PROBLEM DETAILS:
Only the lines from the line holding "attach(obj, body)" to the last line should be output, each exactly as given.

DATASET SECTION:
(begin)
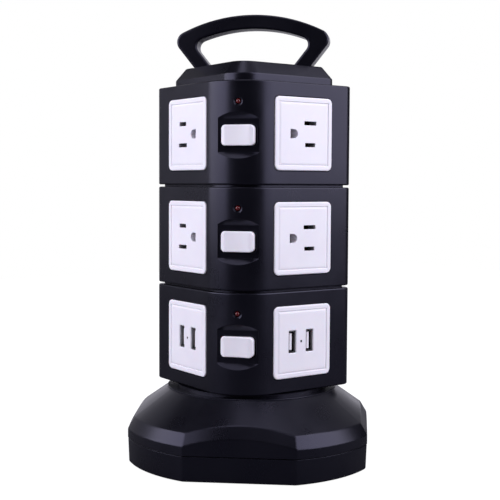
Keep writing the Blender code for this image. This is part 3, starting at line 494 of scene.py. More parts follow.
def piece(name, mesh, finish, body, matrix=identity, replaces=(), sharp=32):
    obj = bpy.data.objects.new(name, mesh)
    bpy.context.scene.collection.objects.link(obj)
    mesh.materials.clear()
    mesh.materials.append(materials[finish])
    mesh.shade_smooth()
    mesh.set_sharp_from_angle(angle=math.radians(sharp))
    weighted = obj.modifiers.new("cleanShading", "WEIGHTED_NORMAL")
    weighted.keep_sharp = True
    obj.matrix_world = matrix
    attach(obj, body)
    if replaces:
        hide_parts(*replaces)
    return obj


def rectangle(width, height, radius, steps=8, along=0):
    # A rounded rectangle as (across, up) points, with some more along its level sides.
    points = []
    for turn, (sx, sy) in enumerate(((1, 1), (-1, 1), (-1, -1), (1, -1))):
        for step in range(steps + 1):
            angle = math.radians(90 * turn + 90 * step / steps)
            across = sx * (width / 2 - radius) + radius * math.cos(angle)
            up = sy * (height / 2 - radius) + radius * math.sin(angle)
            points.append((across, up))
        for step in range(1, along + 1):
            if sx * sy > 0:
                points.append((sx * (width / 2 - radius) * (1 - 2 * step / (along + 1)), sy * height / 2))
    return points


def panel(width, height, radius, inset, depth, steps=8, along=0):
    # The same outline, inset and set at a depth; the outward side is -Y.
    corner = max(radius - inset, 0.04 * mm)
    flat = rectangle(width - 2 * inset, height - 2 * inset, corner, steps, along)
    return [(across, depth, up) for across, up in flat]


def cylinder(radius, low, high, steps=32):
    return turned([(0, low), (radius, low), (radius, high), (0, high)], steps)


# tower housings

towerSet = {
    "bigCorner": 27.5 * mm,
    "smallCorner": 6.5 * mm,
    "bigSteps": 30,
    "smallSteps": 8,
    "wall": 2.4 * mm,
    "lid": 2.2 * mm,
    "edgeRound": 0.9 * mm,
    "frontAzimuth": -45,
    "plateCentre": 29.8 * mm,
    "plateShift": 5.2 * mm,
    "floor": 2.2 * mm,
    "groove": 3.6 * mm,
    "gap": 0.3 * mm,
    "wireHole": 8.0 * mm,
    "tieCircle": 16.0 * mm,
    "screwHole": 1.8 * mm,
}
windowSet = {
    "width": 42.6 * mm,
    "height": 43.3 * mm,
    "corner": 3.5 * mm,
    "recess": 1.2 * mm,
    "ledge": 2.7 * mm,
    "lip": 0.30 * mm,
}
pocketSet = {
    "centre": 28.3 * mm,
    "halfWidth": 12.1 * mm,
    "halfHeight": 9.5 * mm,
    "depth": 3.2 * mm,
    "slope": 1.2,
    "slotHalfWidth": 10.6 * mm,
    "slotHalfHeight": 6.3 * mm,
    "slotCorner": 2.6 * mm,
    "slotDepth": 4.4 * mm,
    "lip": 0.30 * mm,
}
lampSet = {"centre": 47.6 * mm, "radius": 1.5 * mm, "gap": 0.3 * mm, "mouth": 0.7 * mm, "flare": 1.15 * mm}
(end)
SOLUTION TO THIS TASK:
    attach(obj, body)
    if replaces:
        hide_parts(*replaces)
    return obj


def rectangle(width, height, radius, steps=8, along=0):
    # A rounded rectangle as (across, up) points, with some more along its level sides.
    points = []
    for turn, (sx, sy) in enumerate(((1, 1), (-1, 1), (-1, -1), (1, -1))):
        for step in range(steps + 1):
            angle = math.radians(90 * turn + 90 * step / steps)
            across = sx * (width / 2 - radius) + radius * math.cos(angle)
            up = sy * (height / 2 - radius) + radius * math.sin(angle)
            points.append((across, up))
        for step in range(1, along + 1):
            if sx * sy > 0:
                points.append((sx * (width / 2 - radius) * (1 - 2 * step / (along + 1)), sy * height / 2))
    return points


def panel(width, height, radius, inset, depth, steps=8, along=0):
    # The same outline, inset and set at a depth; the outward side is -Y.
    corner = max(radius - inset, 0.04 * mm)
    flat = rectangle(width - 2 * inset, height - 2 * inset, corner, steps, along)
    return [(across, depth, up) for across, up in flat]


def cylinder(radius, low, high, steps=32):
    return turned([(0, low), (radius, low), (radius, high), (0, high)], steps)


# tower housings

towerSet = {
    "bigCorner": 27.5 * mm,
    "smallCorner": 6.5 * mm,
    "bigSteps": 30,
    "smallSteps": 8,
    "wall": 2.4 * mm,
    "lid": 2.2 * mm,
    "edgeRound": 0.9 * mm,
    "frontAzimuth": -45,
    "plateCentre": 29.8 * mm,
    "plateShift": 5.2 * mm,
    "floor": 2.2 * mm,
    "groove": 3.6 * mm,
    "gap": 0.3 * mm,
    "wireHole": 8.0 * mm,
    "tieCircle": 16.0 * mm,
    "screwHole": 1.8 * mm,
}
windowSet = {
    "width": 42.6 * mm,
    "height": 43.3 * mm,
    "corner": 3.5 * mm,
    "recess": 1.2 * mm,
    "ledge": 2.7 * mm,
    "lip": 0.30 * mm,
}
pocketSet = {
    "centre": 28.3 * mm,
    "halfWidth": 12.1 * mm,
    "halfHeight": 9.5 * mm,
    "depth": 3.2 * mm,
    "slope": 1.2,
    "slotHalfWidth": 10.6 * mm,
    "slotHalfHeight": 6.3 * mm,
    "slotCorner": 2.6 * mm,
    "slotDepth": 4.4 * mm,
    "lip": 0.30 * mm,
}
lampSet = {"centre": 47.6 * mm, "radius": 1.5 * mm, "gap": 0.3 * mm, "mouth": 0.7 * mm, "flare": 1.15 * mm}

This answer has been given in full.